Traitez bien les prisonniers, nourrissez-les comme vos propres soldats ; faites en sorte, s’il se peut, qu’ils se trouvent mieux chez vous qu’ils ne le seraient dans leur propre camp, ou dans le sein même de leur patrie. Ne les laissez jamais oisifs, tirez parti de leurs services avec les défiances convenables, et, pour le dire en deux mots, conduisez-vous à leur égard comme s’ils étaient des troupes qui se fussent enrôlées librement sous vos étendards. Voilà ce que j’appelle gagner une bataille et devenir plus fort.
Si vous faites exactement ce que je viens de vous indiquer, les succès accompagneront tous vos pas, partout vous serez vainqueur, vous ménagerez la vie de vos soldats, vous affermirez votre pays dans ses anciennes possessions, vous lui en procurerez de nouvelles, vous augmenterez la splendeur et la gloire de État, et le prince ainsi que les sujets vous seront redevables de la douce tranquillité dans laquelle ils couleront désormais leurs jours.
L’essentiel est dans la victoire et non dans les opérations prolongées.
Le général qui s’entend dans l’art de la guerre est le ministre du destin du peuple et l’arbitre de la destinée de la victoire.
Quels objets peuvent être plus dignes de votre attention et de tous vos efforts !
Sun Tzu dit : Voici quelques maximes dont vous devez être pénétré avant que de vouloir forcer des villes ou gagner des batailles.

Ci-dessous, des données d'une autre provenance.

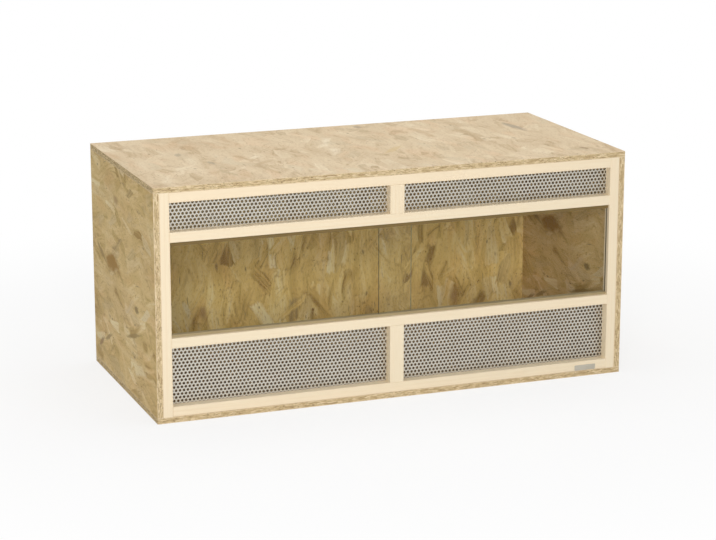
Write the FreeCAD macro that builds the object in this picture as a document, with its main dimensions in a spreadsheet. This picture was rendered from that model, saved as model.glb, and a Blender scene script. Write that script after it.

Conserver les possessions et tous les droits du prince que vous servez, voilà quel doit être le premier de vos soins ; les agrandir en empiétant sur les ennemis, c’est ce que vous ne devez faire que lorsque vous y serez forcé.
Veiller au repos des villes de votre propre pays, voilà ce qui doit principalement vous occuper ; troubler celui des villes ennemies, ce ne doit être que votre pis-aller.
Mettre à couvert de toute insulte les villages amis, voilà ce à quoi vous devez penser ; faire des irruptions dans les villages ennemis, c’est ce à quoi la nécessité seule doit vous engager.